By Eric Flack
(LOUISVILLE, June 15th, 2004, 6 p.m.) -- A local teen is in serious legal trouble with some of the biggest names in music. The record industry is suing her for illegally downloading music, and her family now faces hundreds of thousands of dollars in fines if they don't settle the case. WAVE 3's Eric Flack reports.
A 17-year-old graduate of Sacred Heart Academy in Louisville is now facing the wrath of the Recording Industry Association of America. The group has been cracking down on people across the country who swap tunes on the Internet.
RIAA spokesman Johnathan Lamy spoke with us by phone. "It is very clear under the law that downloading or uploading a copyrighted song is against the law. Some people will not stop the activity until they recognize there are consequences, that there is a chance of actually getting caught."
The teen is part of the latest round of lawsuits filed by the RIAA for allegedly illegally downloading music off the Internet. "These are not casual downloaders," Lamy says. "The average number of songs on these individuals' hard drives that they are making available or downloading for free is around 800."

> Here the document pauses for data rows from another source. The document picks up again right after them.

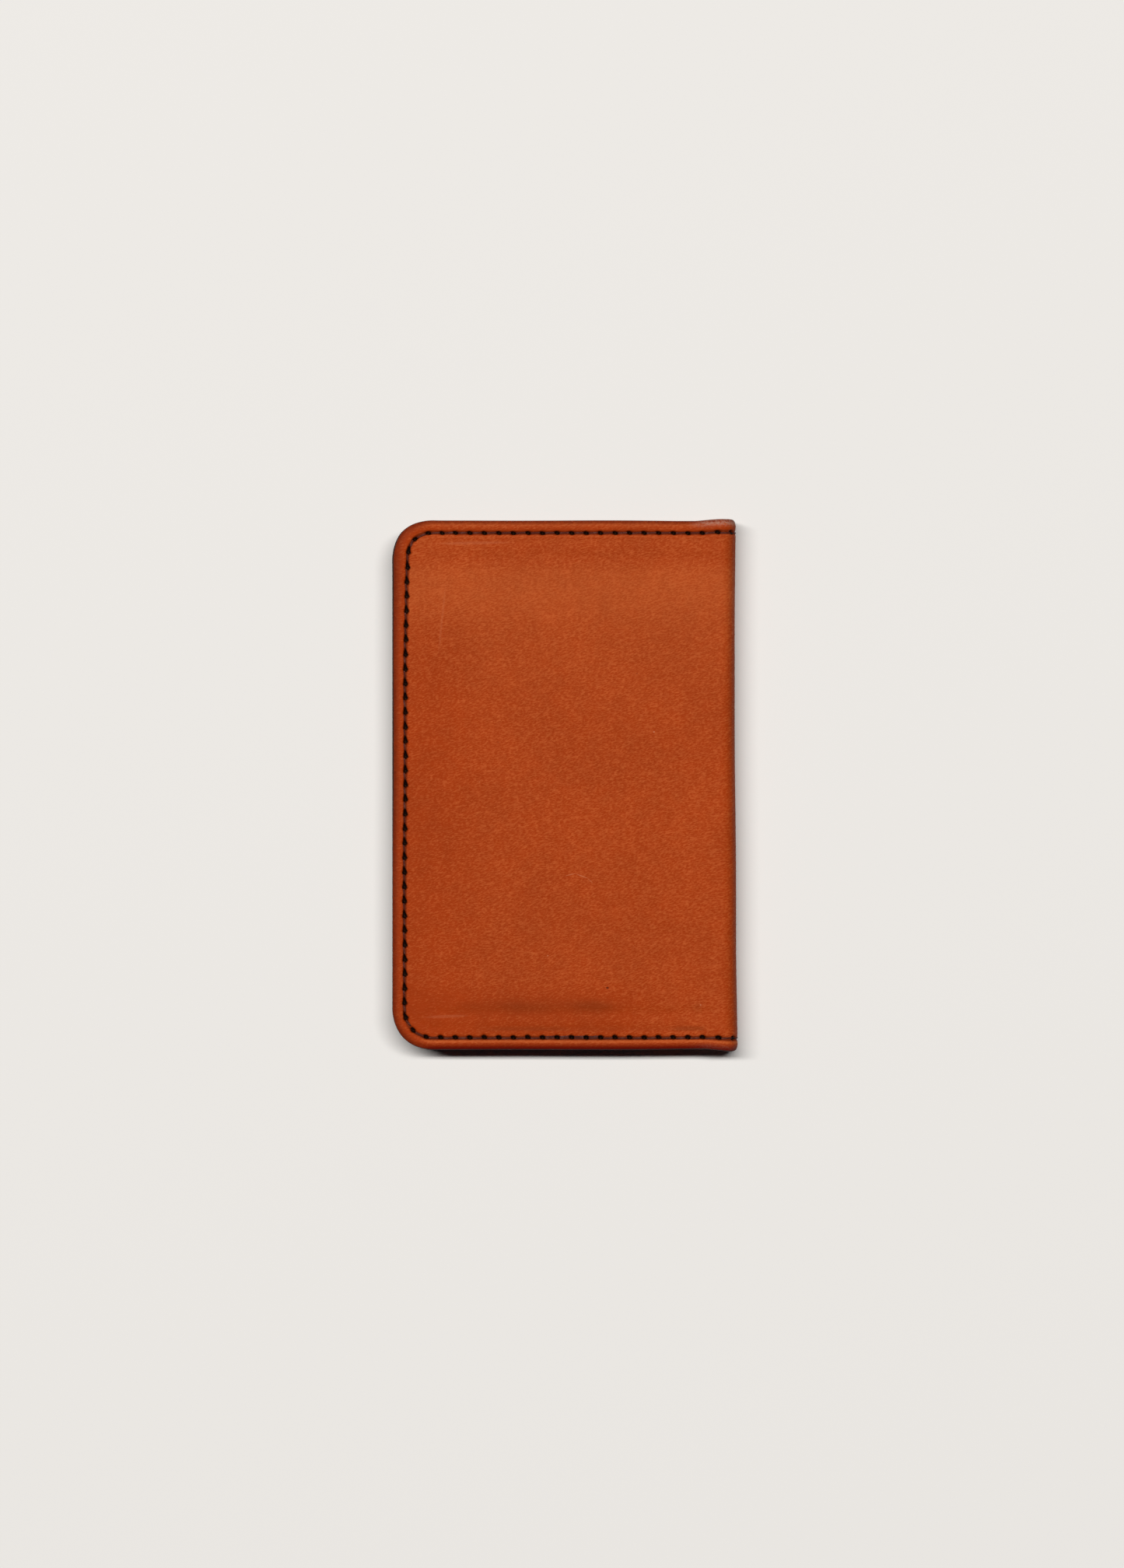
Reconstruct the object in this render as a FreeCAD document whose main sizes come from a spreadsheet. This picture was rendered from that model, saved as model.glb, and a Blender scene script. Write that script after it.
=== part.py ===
"""Folding leather card holder, closed and lying on its back half, in millimetres.

Frame: +Z up, +Y along the fold, +X towards the fold. The origin is the middle of the closed holder's
footprint, on the surface it lies on. One sheet of cover leather runs round the back half, the spine and
the front half. Each half carries card pockets that open towards the spine, and one line of lockstitch,
needle thread outside and bobbin thread inside, follows the three outer edges and crosses the spine.

The back half and everything on it is modelled with its outer face at z = 0 and its inside upwards. The
front half is the same design turned over, so it only needs another placement.
"""

import FreeCAD
import Part
import Sketcher
import math
import os

from FreeCAD import Placement, Rotation, Vector

PARTS_FOLDER = "parts"

# Driving dimensions, each a cell of the spreadsheet with this alias.
DIMENSIONS = [
    ("closed_width", 66.0, "outer edge to fold, across the closed holder"),
    ("closed_height", 102.0, "along the fold"),
    ("closed_thick", 7.8, "both halves together"),
    ("corner_radius", 8.0, "outer corners away from the fold"),
    ("cover_thick", 1.3, "cover leather"),
    ("panel_thick", 0.7, "pocket leather"),
    ("card_gap", 0.9, "room for one card in each pocket"),
    ("relief_inset", 4.4, "outer edge to the raised field of a pocket"),
    ("nest_clear", 0.2, "between the slot's wall and the pocket it covers"),
    ("fold_clear", 0.1, "between a cover's end and the rounded edge of the spine"),
    ("edge_round", 0.6, "burnished round on the cover's outer edge"),
    ("seam_inset", 2.35, "outer edge to the middle of the stitch line"),
    ("groove_width", 0.9, "stitching groove"),
    ("groove_depth", 0.45, "stitching groove"),
    ("hole_dia", 0.8, "awl holes"),
    ("thread_dia", 0.4, "waxed thread"),
    ("first_stitch", 2.73, "fold line to the nearest hole of a row"),
    ("seam_stitches", 76, "stitches round the three sewn sides, from row to row, evenly spaced"),
    ("row_steps", 19, "stitches in each straight row"),
    ("corner_holes", 3, "holes on the arc of each corner"),
    ("pocket_skip", 1, "holes of a row between the fold and the pocket's mouth"),
    ("slot_skip", 6, "holes of a row between the fold and the slot's mouth"),
]

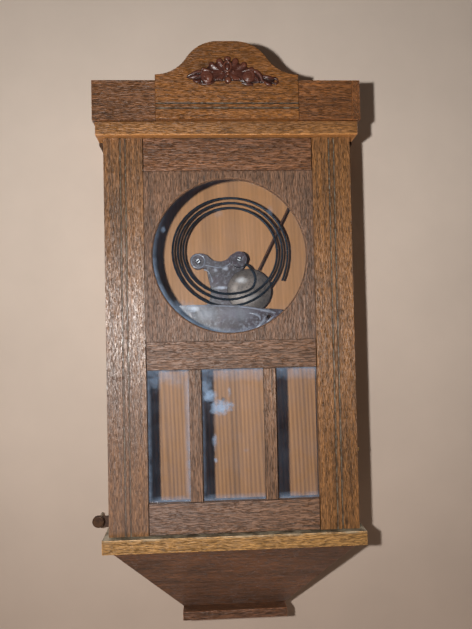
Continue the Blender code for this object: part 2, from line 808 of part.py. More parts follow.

The Louisville teen told us she downloaded more than a thousand songs from a website called www.gropster.com. Now, the RIAA says if her family doesn't settle the suit, it will press forward with litigation.
The family could face fines of $750 per song -- $750,000 in all.
With fines that steep, the RIAA spokesman says "We think the majority of people will be interested in settling," Lamy says.
Even those who believe they've done nothing wrong says copyright attorney Scot Duvall. "For a young person heading off to college, the last thing they want is this hanging over their head. And for most families, I imagine the legal cost would be astounding, and would really prevent them from fully litigating the issue. And the recording industry realizes that."
The RIAA maintains the lawsuits aren't about money. "The idea here is not to win lawsuits is not to make money," Lamy says. "It's to send a message that there are consequences to this activity."
Based on past cases, the 17-year-old's family could end up settling with the record industry for about $4,000.
The RIAA has collected around $1.5 million in settlement money since it started filing lawsuits last fall.
The spokesman said the RIAA had to start suing people because CD sales were down 20 percent thanks to online music sharing.
The teen's family didn't want to talk to us because they hadn't yet consulted an attorney.